Is prohibition of homemade food in detention centre unlawful?
Federal Court (Full Court). Does s 273(1) of the Migration Act 1958 (Cth) authorise the Commonwealth to refuse entry if a visitor insists on...
Meaning of “the contrary”
Federal Court. Can it be said that, "given the evidence of the applicant’s statelessness and the purpose of the abandoned child provision, irrespective of the applicant not having been born in Australia, the delegate was required to ascertain whether the applicant possessed the nationality of another country, as an essential step of proving “the contrary” under s 5(3)(b)" of the Australian Citizenship Act 1948 (Cth)?
Best interests of children weighing against revocation?
Federal Court. In reviewing a decision made under s 501CA(4), did the Tribunal deny the appellant procedural fairness by failing to put him on notice of an adverse conclusion which was not obvious on the material, namely that the “best interests of the children consideration” might be a factor against him?
Section 36D(1) of Citizenship Act unconstitutional?
High Court. Is the effect of Ch III of the Constitution is to make punishment of criminal conduct exclusively judicial even if the punishment is separated from the adjudication of that criminal guilt? Did s 36D(1) of the Australian Citizenship Act 2007 (Cth) purport to vest such a power to impose additional or further punishment in the Minister? If so, is s 36D invalid in its operation in respect of the applicant because it reposes in the Minister for Home Affairs the exclusively judicial function of punishing criminal guilt?
s 109: reason for giving incorrect information relevant to discretion?

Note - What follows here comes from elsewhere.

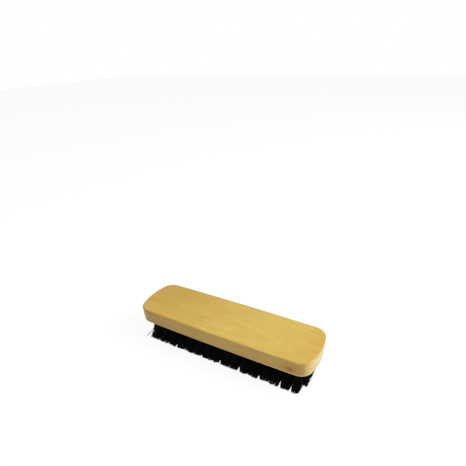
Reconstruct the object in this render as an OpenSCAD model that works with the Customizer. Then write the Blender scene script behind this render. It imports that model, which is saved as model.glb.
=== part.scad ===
// Shoe shine brush: a lacquered wooden block with tufts of black hair set in its underside.
// The length runs along X and the width along Y, and the tips of the hair stand on Z = 0.
// All sizes are in millimetres.

/* [Block] */
// Length of the block at its middle
block_l = 165; // [162:1:200]
// Width of the block at its middle
block_w = 47.6; // [46:0.2:60]
// Thickness of the block
block_t = 13.2; // [11:0.2:20]
// Bow of each long side: how much narrower the block gets from its middle to its ends
side_bow = 0.9; // [0.4:0.1:2]
// Bow of each end: how much shorter the block gets from its middle to its sides
end_bow = 5; // [3:0.1:7]
// Radius of the four corners, seen from above
corner_r = 11.5; // [8:0.5:14]
// How far the sides lean in from the top to the underside
lean_in = 0.8; // [0:0.1:1.5]
// Rounding of the top arris
top_round = 1.2; // [0.4:0.1:2]
// Rounding of the bottom arris
bottom_round = 0.6; // [0.3:0.1:1]

/* [Drilled holes] */
// Number of holes across the width
rows = 5; // [3:2:5]
// Number of holes along the length
columns = 17; // [9:2:17]
// Distance between rows
row_pitch = 8.6; // [8.4:0.1:9]
// Distance between the first and last holes of a full row
field_l = 142.8; // [140:0.2:146]
// Number of holes that the two outer rows leave out at the -X end
left_out = 1; // [0:1:2]
// Diameter of each hole
hole_d = 4.2; // [3.6:0.1:4.6]
// Depth of each hole
hole_depth = 8.5; // [6:0.5:9]

/* [Tufts of hair] */
// Length of hair that stands out of the block
hair_l = 17; // [12:0.5:30]
// How much a tuft spreads: distance of each strand's tip from the tuft's middle, each way
spread = 2.05; // [1.9:0.05:2.1]
// Half the width of a strand at its tip
tip_half_w = 1.6; // [1:0.05:1.65]
// Outward lean of the tips at the block's sides and ends
splay = 1.8; // [0:0.1:3]
// Sideways lean that gathers neighbouring columns in pairs
pair_lean = 0.25; // [0:0.05:0.25]
// Depth of the cut that trims the longest tips level
trim_cut = 0.5; // [0.3:0.1:1]
// How far the shortest tips stay above the trimmed ones
uneven = 1.3; // [0:0.1:2]

/* [Anchors] */
// Height of the flat wire that holds each tuft at the bottom of its hole
anchor_h = 1.8; // [1.2:0.1:2.4]
// Thickness of the flat wire
anchor_t = 0.35; // [0.25:0.05:0.5]
// Gap between the end of the wire and the wall of the hole
anchor_gap = 0.1; // [0.08:0.01:0.3]

/* [Hidden] */
half_l = block_l / 2;
half_w = block_w / 2;
// Radii of the long arcs that bow the sides and the ends
side_r = (half_l * half_l + side_bow * side_bow) / (2 * side_bow);
end_r = (half_w * half_w + end_bow * end_bow) / (2 * end_bow);
side_centre = [0, half_w - side_r];
end_centre = [half_l - end_r, 0];
// The corner arc touches both long arcs from inside, so its centre is where two circles meet
centre_gap = norm(end_centre - side_centre);
to_side = side_r - corner_r;
to_end = end_r - corner_r;
along = (centre_gap * centre_gap + to_side * to_side - to_end * to_end) / (2 * centre_gap);
across = sqrt(to_side * to_side - along * along);
unit = (end_centre - side_centre) / centre_gap;
corner_centre = side_centre + unit * along + [unit[1], -unit[0]] * across;
side_angle = direction(corner_centre - side_centre);
end_angle = direction(corner_centre - end_centre);
// Number of straight pieces in a quarter of the outline: end, corner and side
end_steps = 4;
corner_steps = 9;
side_steps = 5;
// Number of straight pieces across the roundings of the arrises
top_steps = 4;
bottom_steps = 3;

// A hole has this many flat sides round it
hole_sides = 12;

// The tuft fills its hole up to the wire, with a little play inside the hole's flat sides
plug_play = 0.03;
plug_r = hole_d / 2 * cos(180 / hole_sides) - plug_play;
plug_l = hole_depth - anchor_h;
rim_sides = 8;
strands = 4;
// A strand has a ring of corners halfway down and one at its tip
mid_height = 0.5;
mid_share = 0.4;
// How much wider a strand is at its middle than a straight taper would leave it
mid_swell = 0.05;

// Columns are numbered from the -X end, and a name is the piece and the number of its column
COLUMN_NUMBERS = [for (c = [1:columns]) c];

function column_name(piece, c) = str(piece, c < 10 ? "_0" : "_", c);

// Angle of a flat vector, in degrees
function direction(v) = atan2(v[1], v[0]);

// Point at an angle on a circle
function on_circle(centre, r, angle) = centre + r * [cos(angle), sin(angle)];

// Value between two others
function mix(a, b, share) = a + (b - a) * share;

// Points of one quarter of the outline, from the middle of the end to the middle of the side.
// An inset draws the same arcs with smaller radii, which keeps the same distance all round.
function quarter(inset) = concat(
    [for (i = [0:end_steps - 1])
        on_circle(end_centre, end_r - inset, end_angle * i / end_steps)],
    [for (i = [0:corner_steps - 1])
        on_circle(corner_centre, corner_r - inset, mix(end_angle, side_angle, i / corner_steps))],
    [for (i = [0:side_steps])
        on_circle(side_centre, side_r - inset, mix(side_angle, 90, i / side_steps))]
);

// Whole outline, anticlockwise from above, by mirroring the quarter
function outline(inset) =
    let (q = quarter(inset), last = len(q) - 1)
    concat(
        [for (i = [0:last - 1]) q[i]],
        [for (i = [last:-1:1]) [-q[i][0], q[i][1]]],
        [for (i = [0:last - 1]) -q[i]],
        [for (i = [last:-1:1]) [q[i][0], -q[i][1]]]
    );

// Section of the block's edge from the underside to the top: [inset, height] pairs
function edge_profile() = concat(
    [for (i = [0:bottom_steps])
        let (a = 90 * i / bottom_steps)
        [lean_in + bottom_round * (1 - sin(a)), bottom_round * (1 - cos(a))]],
    [for (i = [0:top_steps])
        let (a = 90 * i / top_steps)
        [top_round * (1 - cos(a)), block_t - top_round * (1 - sin(a))]]
);

// Side faces between rings of corners that are listed one after another
function ring_faces(rings, n) = [
    for (r = [0:rings - 2])
        for (i = [0:n - 1])
            let (j = (i + 1) % n, low = r * n, high = low + n)
            each [[high + i, high + j, low + j], [high + i, low + j, low + i]]
];

// The block before drilling: rings of the outline stacked along the edge's section
module block_blank() {
    rings = edge_profile();
    n = len(outline(0));
    points = [for (p = rings) for (q = outline(p[0])) [q[0], q[1], hair_l + p[1]]];
    underside = [for (i = [0:n - 1]) i];
    top = [for (i = [n - 1:-1:0]) (len(rings) - 1) * n + i];
    polyhedron(points, concat([underside, top], ring_faces(len(rings), n)), convexity = 4);
}

// Whole numbers or halves that count from the middle of a row or column of holes
function middle_out(count) = [for (i = [0:count - 1]) i - (count - 1) / 2];

// Place of a hole, seen from above: c counts columns and r counts rows, both from the middle
function hole_place(c, r) = [field_l * c / (columns - 1), r * row_pitch];

// Rows that have a hole in column c: the outer rows start later at the -X end
function rows_at(c) =
    let (outer = (rows - 1) / 2, first = left_out - (columns - 1) / 2)
    [for (r = middle_out(rows)) if (abs(r) < outer || c >= first) r];

module block() {
    color("#d3b05c")
        difference() {
            block_blank();
            for (c = middle_out(columns))
                for (r = rows_at(c))
                    translate([hole_place(c, r)[0], hole_place(c, r)[1], hair_l - 1])
                        cylinder(d = hole_d, h = hole_depth + 1, $fn = hole_sides);
        }
}

// Corners of one strand where it leaves the hole: the tuft's middle and three on the rim
function root_corners(s) = concat(
    [[0, 0]],
    [for (k = [0:2]) on_circle([0, 0], plug_r, (2 * s + k) * 360 / rim_sides)]
);

// Corners of one strand at its tip: a square around a point on the quarter's diagonal
function tip_corners(s, shift, turn) =
    let (
        diagonal = 90 * s + 45,
        middle = on_circle([0, 0], spread * sqrt(2), diagonal) + shift
    )
    [for (a = [180, -90, 0, 90]) on_circle(middle, tip_half_w * sqrt(2), diagonal + a + turn)];

// Lean of a whole tuft at its tips: outward near the edges, and towards its pair
function tuft_lean(place, c) =
    let (pair = (round(c + (columns - 1) / 2) % 2 == 1) ? 1 : -1)
    [place[0] / half_l * splay + pair * pair_lean, place[1] / half_w * splay];

// One tuft: a plug of packed hair that fills the hole, and four strands that grow from it.
// The plug's lower face is cut in four sectors, and each sector carries on down as one strand.
module tuft(place, c, seed) {
    luck = rands(-1, 1, 6 * strands, seed);
    lean = tuft_lean(place, c);
    tip_z = [for (s = [0:strands - 1]) mix(-trim_cut, uneven, (luck[s] + 1) / 2)];
    tips = [for (s = [0:strands - 1])
        let (shift = lean + 0.14 * [luck[strands + s], luck[2 * strands + s]])
        tip_corners(s, shift, 5 * luck[3 * strands + s])];
    mids = [for (s = [0:strands - 1])
        let (
            root = root_corners(s),
            straight = [for (k = [0:3]) mix(root[k], tips[s][k], mid_share)],
            middle = (straight[0] + straight[2]) / 2
        )
        [for (p = straight) mix(middle, p, 1 + mid_swell)]];
    plug = [for (z = [hair_l + plug_l, hair_l]) for (k = [0:rim_sides - 1])
        let (p = on_circle([0, 0], plug_r, k * 360 / rim_sides))
        [p[0], p[1], z]];
    strand_points = [for (s = [0:strands - 1]) each concat(
        [for (p = mids[s]) [p[0], p[1], hair_l * mid_height]],
        [for (k = [0:3])
            let (slant = 0.25 * luck[4 * strands + s] * [1, 0, -1, 0][k])
            [tips[s][k][0], tips[s][k][1], max(0, tip_z[s] + slant)]]
    )];
    points = concat(plug, [[0, 0, hair_l]], strand_points);
    translate([place[0], place[1], 0])
        polyhedron(points, tuft_faces(), convexity = 6);
}

// Faces of a tuft, all triangles. The corners are numbered as tuft() lists them.
function tuft_faces() =
    let (n = rim_sides, centre = 2 * n)
    concat(
        [for (k = [1:n - 2]) [0, k + 1, k]],
        [for (k = [0:n - 1])
            let (j = (k + 1) % n)
            each [[k, j, n + j], [k, n + j, n + k]]],
        [for (s = [0:strands - 1])
            let (
                root = [centre, n + 2 * s, n + 2 * s + 1, n + (2 * s + 2) % n],
                first = centre + 1 + 8 * s,
                mid = [for (k = [0:3]) first + k],
                tip = [for (k = [0:3]) first + 4 + k]
            )
            each concat(strand_sides(root, mid), strand_sides(mid, tip),
                [[tip[0], tip[1], tip[2]], [tip[0], tip[2], tip[3]]])]
    );

// Side faces of a strand between an upper and a lower ring of four corners
function strand_sides(upper, lower) = [
    for (k = [0:3])
        let (j = (k + 1) % 4)
        each [[upper[k], upper[j], lower[j]], [upper[k], lower[j], lower[k]]]
];

// One crosswise column of tufts
module tufts(number) {
    c = middle_out(columns)[number - 1];
    color("#161514")
        for (r = rows_at(c))
            tuft(hole_place(c, r), c, 100 * number + r);
}

// One crosswise column of anchors: a flat wire on edge across the bottom of each hole
module anchors(number) {
    c = middle_out(columns)[number - 1];
    anchor_l = hole_d - 2 * anchor_gap;
    color("#a9aaa8")
        for (r = rows_at(c))
            translate([hole_place(c, r)[0], hole_place(c, r)[1], hair_l + hole_depth - anchor_h / 2])
                cube([anchor_l, anchor_t, anchor_h], center = true);
}

block();
for (c = COLUMN_NUMBERS) {
    tufts(c);
    anchors(c);
}
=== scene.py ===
"""Shoe shine brush: a lacquered wooden block with machine-set tufts of black horsehair.

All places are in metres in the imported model's own frame: the length runs along X, the
width along Y, and the tips of the hair stand on Z = 0.
"""
import math

import bpy
import numpy as np
from bpy.props import FloatProperty, FloatVectorProperty, IntProperty, PointerProperty
from mathutils import Matrix, Vector, geometry


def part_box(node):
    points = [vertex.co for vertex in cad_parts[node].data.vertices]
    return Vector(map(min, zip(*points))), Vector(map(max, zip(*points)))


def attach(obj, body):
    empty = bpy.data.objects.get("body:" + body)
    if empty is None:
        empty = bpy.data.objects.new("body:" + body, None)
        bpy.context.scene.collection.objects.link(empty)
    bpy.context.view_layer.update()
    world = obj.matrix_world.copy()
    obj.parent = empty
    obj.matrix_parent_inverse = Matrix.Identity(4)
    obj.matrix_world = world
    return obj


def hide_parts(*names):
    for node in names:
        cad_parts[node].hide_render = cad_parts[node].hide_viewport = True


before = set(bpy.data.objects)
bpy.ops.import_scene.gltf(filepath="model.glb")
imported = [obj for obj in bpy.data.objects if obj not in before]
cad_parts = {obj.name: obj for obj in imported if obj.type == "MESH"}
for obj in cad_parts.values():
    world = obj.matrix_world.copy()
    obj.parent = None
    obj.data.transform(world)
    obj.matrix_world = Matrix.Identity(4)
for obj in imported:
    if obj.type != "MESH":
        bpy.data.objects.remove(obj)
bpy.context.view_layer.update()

bl_info = {
    "name": "Shoe shine brush",
    "version": (1, 0, 0),
    "blender": (4, 5, 0),
    "location": "3D View > Sidebar > Shoe brush",
    "description": "Builds the visible pieces of a shoe shine brush over its packed solids",
    "category": "Object",
}

MM = 0.001
BLOCK_LOW, BLOCK_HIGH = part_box("block")
UNDERSIDE = BLOCK_LOW.z
TOP = BLOCK_HIGH.z
ROWS = 5
COLUMNS = 17
# Columns at the -X end in which the two outer rows have no hole
LEFT_OUT = 1
GOLDEN_ANGLE = math.pi * (3 - math.sqrt(5))

# Notches in the near row's tips: the column before each one, from the -X end, and its width
NEAR_NOTCHES = {3: 0.7 * MM, 4: 1.2 * MM, 7: 1.3 * MM, 9: 1.6 * MM, 11: 2.7 * MM,
                13: 2.3 * MM, 15: 2.5 * MM, 16: 1.7 * MM}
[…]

Federal Court (Full Court). Do ss 100 or 111 of the Migration Act 1958 (Cth) "make the question of whether the appellant’s incorrect answers were deliberate or inadvertent legally irrelevant in the context of" the discretion to cancel a visa under s 109? Are the circumstances prescribed under r 2.41 of the Migration Regulations 1994 (Cth) for the purpose of s 109(1)(c) non-exhaustive? If so, what are the types of permissible considerations?
Meaning of “practicable” in s 501CA(3)
Federal Court (Full Court). Does the word "practicable" as used under s 501CA(3) of the Migration Act 1958 (Cth) ("as soon as practicable") mean feasible? If so, can it be said that "the question of what is feasible extends beyond the mere act of delivery of the notice and related material prescribed by s 501CA(3) to an assessment by the Minister of the recipient’s ability to respond to a notice"?
Lay witness acting as representative
Federal Court. Does the AAT Act "require the representative to be independent of the applicant or to provide objective advice or guidance to the applicant"? Can it be said that "to conduct a review that is fair, just and economical does not require the necessary preclusion of a person who is also a witness from acting as a representative provided that by a representative so acting, the applicant is not deprived of a fair opportunity to present his or her case"?
Challenging facts that underpinned conviction or sentence?
Federal Court (Full Court): Where a conviction or sentence is the foundation for the exercise of power by a decision-maker, can a challenge be made to the essential facts on which the conviction or sentence was based? If not, is the position different in the context of s 501CA(4)? Should AAT have considered "evidence that went beyond the essential facts underpinning his conviction and sentence"? Can a decision-maker, for the purposes of s 501CA(4), refuse to accept a non-citizen's challenge to a fact on which a sentence is based, on the one hand, and use that challenge against the non-citizen in the context of assessing remorse, on the other hand? Can the difference between sentence & conviction play any role in answering whether the facts on which they were based might be challenged? Subsequent FCA decision seems to have impliedly distinguished this decision.
Meaning of “time of the Minister’s decision”
Federal Court. Paragraph 21(2)(h) of the Citizenship Act 2007 (Cth) provides that "[a] person is eligible to become an Australian citizen if the Minister is satisfied that the person ... is of good character at the time of the Minister's decision on the application". Does the fact that the above provision refers to the time the "Minister" makes a decision mean that the Tribunal must assess the applicant's character by reference to the time of the Minister's decision? Or should the Tribunal make that assessment by reference to the time of its own decision? Further, with respect, does this FCA decision stand in contrast to the High Court's majority judgement in SZMTA on the onus of proving that an error was material to the decision?
Direction 79: express ascription of weight & double counting
Federal Court. Cl 8(3) of Direction 79 provides: "Both primary and other considerations may weigh in favour of, or against, refusal, cancellation of the visa, or whether or not to revoke a mandatory cancellation of a visa". Must decision-makers make express findings on each of those considerations? When considering under cl 14.5 the extent of impediments if Applicant were removed, AAT found it "appropriate to afford the expectations of the Australian community moderate weight in favour of non-revocation", which expectations had already been considered. Was AAT allowed to double-count those expectations?